In practice, however, the Ludwig Report says that much of Rusnak's trading involved simply taking directional bets on the movement of the market, using simple currency forwards. At some point, probably in 1997, the report suggests that Rusnak made serious losses, apparently by using currency forwards to take a position on the movement of the Japanese yen. The Ludwig Report says that he then created fictitious options positions in order to hide his losses, which gave the impression that his real positions were hedged.
Another classic 'rogue' practice was the way in which Rusnak, according to the report, circumvented the supposed checks and balances on his activities. He used a number of ingenious ways of getting the fake options onto the bank's books, and his bogus options "were designed to exploit the weaknesses of the control environment around him", says AIB's official report.
Rusnak's technique was apparently to enter two bogus options trades into Allfirst's trading system simultaneously. These purported trades involved no net cost to the bank, because the first option involved receipt of a large premium and the second involved paying out an identical premium. But the first option would expire on the same day it was written, while the other option would not expire for several weeks. "Allfirst prepared no reports listing the expiring one-day options," says the Ludwig Report, "and no-one at Allfirst paid any attention to them."
The result was that fake assets were created on Allfirst's books without the bank having to pay for them, and these 'offset' certain real, losing positions in the forex markets. Had anyone been paying attention, they would have realised it made no sense for a deep in-the-money option (the option involving receipt of a large premium) to expire without being exercised by the counterparty, since this would be an extremely lucrative transaction for the option buyer - but it seems that nobody was watching closely.

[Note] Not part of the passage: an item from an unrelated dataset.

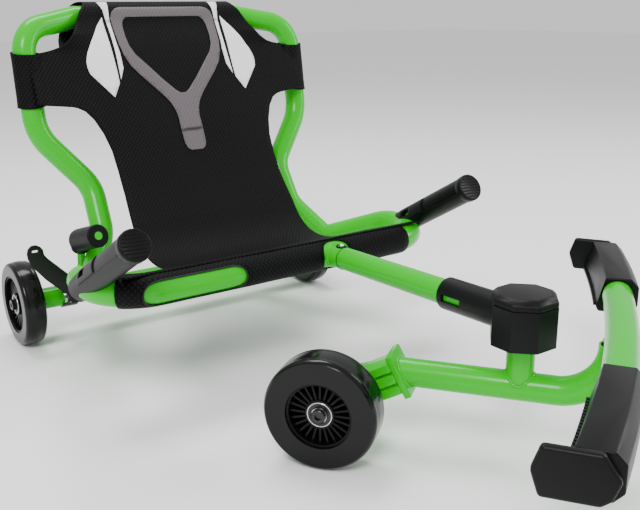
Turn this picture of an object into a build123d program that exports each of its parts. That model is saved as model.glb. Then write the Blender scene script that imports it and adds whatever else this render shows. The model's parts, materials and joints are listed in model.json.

As well as exploiting this loophole, the Ludwig report says that Rusnak took advantage of what it calls "an even bigger hole in the control environment: a failure in the back office consistently to obtain transaction confirmations". Up to September 1998, bogus broker confirmations were apparently used to validate the fictitious deals. But from then on, the report says, Rusnak apparently managed to persuade the Allfirst back office that the option pairs need not be confirmed, since they were offsetting deals with no net transfer of cash. As each bogus option expired, it was rolled over into new bogus options.
In his real trading on the spot and forward markets, Rusnak was still losing money. The official report suggests he had a profitable period in late 1999 when he clawed back some cash and reduced the bogus options positions, but then he went back to losing money on real transactions and recouping it on bogus ones.
Much of his loss-making trading was carried out under net settlement and, later, prime brokerage accounts with Bank of America (BofA) and Citibank. Under these arrangements, the spot transactions between Allfirst and its counterparties were settled with the broker and rolled into a forward transaction, then swapped each day into a forward forex trade between Allfirst and its prime broker.
These forward trades were settled in cash on a fixed date each month. The report says: "These accounts enabled Mr Rusnak to increase significantly the size and scope of his real trading. It effectively permitted Allfirst to make trades in the prime brokers' names, and it effectively made the prime brokers the back office for those trades." Rusnak's trading grew through his use of prime brokerage accounts, as did his losses - and so, inevitably, did his bogus options positions.
When Allfirst decided in 2000 that trading income should reflect a charge for the cost of balance-sheet usage, it quickly became clear that Rusnak's trading was using an inordinately large proportion of the balance sheet. In January 2001, head of treasury funds management Robert Ray noticed that Rusnak's use of the balance sheet was much greater than warranted by the size of his earnings, and ordered him to scale back his use of the balance sheet.
This left Rusnak in need of an alternative source of funds, and from February 2001 the Ludwig report says that he turned to selling year-long, deep-in-the-money options - real ones, this time, rather than bogus ones. Since these were extremely attractive to buyers, they were able to command very high premiums (he sold five such options for a total of $300 million) but the result was that Allfirst was saddled with massive potential liabilities. Rusnak's use of the Allfirst balance sheet declined as a result of his use of these options to fund his activities, but Allfirst treasurer David Cronin was still concerned about it and ordered him to reduce his usage by the end of 2001.
The Ludwig report says that another important aspect of Rusnak's fraud was his ability to manipulate the value-at-risk (VaR) figures used to monitor his trading activities. His bogus options appeared to hedge his real positions, and so reduced his VaR. But the report says he was also able to interfere directly with the inputs into the VaR calculation used by Allfirst's risk-control group. The report says that VaR was supposed to be calculated independently, but instead relied on information taken directly from Rusnak's personal computer. This gave him the opportunity to manipulate, and ultimately to reduce, his VaR.
Allfirst's true trading position was finally uncovered when a back-office supervisor discovered that the supposedly offsetting options deals were not being properly confirmed. The supervisor directed the back-office employee involved to confirm all future similar trades.
Meanwhile, Cronin was disturbed to find that although Rusnak's use of the balance sheet had fallen to $150 million by the end of 2001 as directed, it had spiked to more than $200 million in one day in January.
From this point on, events unfolded quickly. Rusnak failed to appear for work on Monday, February 4 - after a weekend when Allfirst's back-office staff were unable to confirm his trades with his supposed counterparties in Asia. Cronin reported the problems to Allfirst's senior management. They, in turn, informed AIB in Dublin.